Изложенная трактовка желания как признака прямого умысла заняла господствующее положение в современной отечественной науке уголовного права. Однако отдельные авторы толкуют желание причинить общественно опасные последствия только как конечную цель деяния или как средство достижения конечной цели. Представление же о последствиях как побочном результате действий виновного они связывают только с косвенным умыслом[129]. Высказанное в юридической литературе утверждение, что неизбежные побочные последствия, охватываемые предвидением, «не становятся желаемыми, не делаются ни целью действия, ни средством достижения цели»[130], справедливо лишь отчасти. Такие последствия действительно не превращаются ни в цель, ни в средство ее достижения, они не становятся желаемыми.

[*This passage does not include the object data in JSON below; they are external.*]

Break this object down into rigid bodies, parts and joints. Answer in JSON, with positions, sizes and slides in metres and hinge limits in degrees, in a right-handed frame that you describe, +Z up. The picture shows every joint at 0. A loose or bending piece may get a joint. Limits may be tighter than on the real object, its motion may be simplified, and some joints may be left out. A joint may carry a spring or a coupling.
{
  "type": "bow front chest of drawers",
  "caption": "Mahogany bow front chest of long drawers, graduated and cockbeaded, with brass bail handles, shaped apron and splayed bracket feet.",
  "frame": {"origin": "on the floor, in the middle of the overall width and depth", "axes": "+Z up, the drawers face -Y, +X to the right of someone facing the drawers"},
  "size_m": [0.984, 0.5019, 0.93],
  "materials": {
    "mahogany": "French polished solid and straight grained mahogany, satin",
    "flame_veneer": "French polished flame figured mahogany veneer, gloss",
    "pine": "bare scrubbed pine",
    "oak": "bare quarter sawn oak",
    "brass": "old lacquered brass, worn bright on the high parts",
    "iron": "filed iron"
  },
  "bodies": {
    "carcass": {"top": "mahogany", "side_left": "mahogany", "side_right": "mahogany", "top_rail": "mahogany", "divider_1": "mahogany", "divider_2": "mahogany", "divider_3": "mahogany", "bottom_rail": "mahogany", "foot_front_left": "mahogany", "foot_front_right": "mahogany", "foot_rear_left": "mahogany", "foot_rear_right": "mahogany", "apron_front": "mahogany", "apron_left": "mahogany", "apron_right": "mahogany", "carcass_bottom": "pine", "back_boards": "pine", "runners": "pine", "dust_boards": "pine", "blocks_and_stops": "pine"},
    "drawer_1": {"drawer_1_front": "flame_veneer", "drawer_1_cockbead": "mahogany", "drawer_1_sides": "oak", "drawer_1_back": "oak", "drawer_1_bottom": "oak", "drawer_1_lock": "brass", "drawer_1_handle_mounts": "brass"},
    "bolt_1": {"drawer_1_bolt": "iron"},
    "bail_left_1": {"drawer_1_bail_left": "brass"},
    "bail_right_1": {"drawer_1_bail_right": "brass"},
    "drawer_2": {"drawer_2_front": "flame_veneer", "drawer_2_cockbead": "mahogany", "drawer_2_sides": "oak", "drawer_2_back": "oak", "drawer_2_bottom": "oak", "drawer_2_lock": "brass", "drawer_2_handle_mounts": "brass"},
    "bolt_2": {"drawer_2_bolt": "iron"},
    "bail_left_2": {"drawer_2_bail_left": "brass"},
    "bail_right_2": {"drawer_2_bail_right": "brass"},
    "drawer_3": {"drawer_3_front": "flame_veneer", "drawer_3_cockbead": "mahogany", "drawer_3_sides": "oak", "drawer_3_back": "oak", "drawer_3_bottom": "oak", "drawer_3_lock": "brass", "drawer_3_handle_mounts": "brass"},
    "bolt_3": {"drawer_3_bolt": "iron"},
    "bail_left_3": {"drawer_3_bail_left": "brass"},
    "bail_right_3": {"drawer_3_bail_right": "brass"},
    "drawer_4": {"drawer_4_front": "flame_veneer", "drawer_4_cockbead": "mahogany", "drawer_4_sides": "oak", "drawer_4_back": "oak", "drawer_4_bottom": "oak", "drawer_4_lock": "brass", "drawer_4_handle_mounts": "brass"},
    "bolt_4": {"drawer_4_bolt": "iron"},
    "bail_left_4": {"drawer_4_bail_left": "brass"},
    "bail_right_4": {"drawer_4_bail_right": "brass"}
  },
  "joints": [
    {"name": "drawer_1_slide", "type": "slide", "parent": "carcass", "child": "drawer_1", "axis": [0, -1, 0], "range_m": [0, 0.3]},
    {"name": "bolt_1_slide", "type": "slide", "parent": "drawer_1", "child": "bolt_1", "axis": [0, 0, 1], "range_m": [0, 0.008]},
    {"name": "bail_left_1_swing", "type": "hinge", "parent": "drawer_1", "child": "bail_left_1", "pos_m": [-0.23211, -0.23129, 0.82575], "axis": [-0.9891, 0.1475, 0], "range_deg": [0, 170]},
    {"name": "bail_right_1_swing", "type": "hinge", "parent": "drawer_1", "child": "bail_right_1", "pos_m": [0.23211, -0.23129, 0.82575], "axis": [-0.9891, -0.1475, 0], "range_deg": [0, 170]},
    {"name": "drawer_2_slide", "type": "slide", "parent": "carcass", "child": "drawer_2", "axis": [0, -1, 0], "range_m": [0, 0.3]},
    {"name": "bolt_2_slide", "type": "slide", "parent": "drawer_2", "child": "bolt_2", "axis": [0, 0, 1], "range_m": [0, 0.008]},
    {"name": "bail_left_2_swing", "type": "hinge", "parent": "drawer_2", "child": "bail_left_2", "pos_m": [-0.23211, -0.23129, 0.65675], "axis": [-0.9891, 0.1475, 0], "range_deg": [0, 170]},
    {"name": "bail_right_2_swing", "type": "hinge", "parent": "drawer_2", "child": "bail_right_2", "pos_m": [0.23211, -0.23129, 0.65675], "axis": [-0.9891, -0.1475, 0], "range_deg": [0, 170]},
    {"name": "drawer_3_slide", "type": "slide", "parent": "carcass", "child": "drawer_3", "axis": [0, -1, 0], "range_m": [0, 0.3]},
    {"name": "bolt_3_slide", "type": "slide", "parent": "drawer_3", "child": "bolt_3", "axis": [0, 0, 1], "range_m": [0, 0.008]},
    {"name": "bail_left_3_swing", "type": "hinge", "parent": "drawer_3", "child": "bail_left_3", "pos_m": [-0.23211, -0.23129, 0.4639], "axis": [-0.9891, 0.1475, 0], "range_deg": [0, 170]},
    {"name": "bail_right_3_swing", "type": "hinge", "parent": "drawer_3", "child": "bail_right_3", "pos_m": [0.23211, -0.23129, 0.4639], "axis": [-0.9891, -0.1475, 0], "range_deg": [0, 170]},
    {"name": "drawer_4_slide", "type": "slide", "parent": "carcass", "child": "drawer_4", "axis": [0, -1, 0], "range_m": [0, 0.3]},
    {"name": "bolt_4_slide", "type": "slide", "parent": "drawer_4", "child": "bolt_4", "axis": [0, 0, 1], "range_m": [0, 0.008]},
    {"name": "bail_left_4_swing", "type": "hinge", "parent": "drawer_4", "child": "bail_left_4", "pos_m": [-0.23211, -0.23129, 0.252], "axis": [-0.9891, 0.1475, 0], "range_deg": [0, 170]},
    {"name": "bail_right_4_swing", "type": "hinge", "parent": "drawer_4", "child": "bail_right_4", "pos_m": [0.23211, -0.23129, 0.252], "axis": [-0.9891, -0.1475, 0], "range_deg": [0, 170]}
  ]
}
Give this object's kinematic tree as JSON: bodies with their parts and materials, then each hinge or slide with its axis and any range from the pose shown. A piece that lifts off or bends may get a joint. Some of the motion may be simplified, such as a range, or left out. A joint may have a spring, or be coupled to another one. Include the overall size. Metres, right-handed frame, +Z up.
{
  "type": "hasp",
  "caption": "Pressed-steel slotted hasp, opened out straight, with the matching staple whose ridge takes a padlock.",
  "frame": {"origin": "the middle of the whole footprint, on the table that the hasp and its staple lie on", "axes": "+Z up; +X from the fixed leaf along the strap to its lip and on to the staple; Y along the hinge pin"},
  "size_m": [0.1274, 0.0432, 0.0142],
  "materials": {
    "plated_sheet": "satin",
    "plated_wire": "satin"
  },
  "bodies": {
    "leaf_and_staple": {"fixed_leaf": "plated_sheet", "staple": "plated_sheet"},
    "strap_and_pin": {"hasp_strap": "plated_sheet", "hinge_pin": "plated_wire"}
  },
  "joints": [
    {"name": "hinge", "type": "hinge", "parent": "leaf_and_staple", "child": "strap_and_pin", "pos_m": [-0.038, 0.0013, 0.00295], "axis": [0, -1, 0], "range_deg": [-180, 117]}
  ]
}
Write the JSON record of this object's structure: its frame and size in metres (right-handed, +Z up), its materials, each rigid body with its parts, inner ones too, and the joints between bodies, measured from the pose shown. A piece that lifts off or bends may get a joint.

Как неизбежное сопутствующее обстоятельство единой преступной ситуации, они с самого начала являются желаемыми в силу диалектики взаимной обусловленности сознания и воли: если желаемым является деяние, которое заведомо повлечет определенные вредные последствия, то желание распространяется и на эти последствия как необходимый элемент этого деяния.
123
См.: Бюллетень Верховного Суда РФ. 1999. № 12. С. 13.
124
Рубинштейн С. Л. Основы общей психологии. М., 1946. С. 514.
125
См.: Чебышев-Дмитриев А. Русское уголовное право. Лекции. СПб., 1866. С. 130; Колоколов Э. О. Уголовное право. Курс лекций. Общая часть. М., 1892–1893. С. 32–33; Таганцев И. С. Русское уголовное право. Лекции. Часть Общая. Т. 1. Изд. 2. СПб., 1902. С. 593–594.
126
Рубинштейн С. Л. Указ. раб. С 513.
127
Немировский Э. Я. Указ. раб. С. 278.
128
Никифоров Б. С. Об умысле по действующему законодательству // Советское государство и право. 1965. № 6. С. 30.
129
См.: Питецкий В. Сужение понятия косвенного умысла влечет ужесточение репрессии // Российская юстиция. 1998. № 11. С. 49.
130
Дагель П. С. О косвенном умысле при предварительной преступной деятельности // Вопросы государства и права. Л., 1964. С. 197.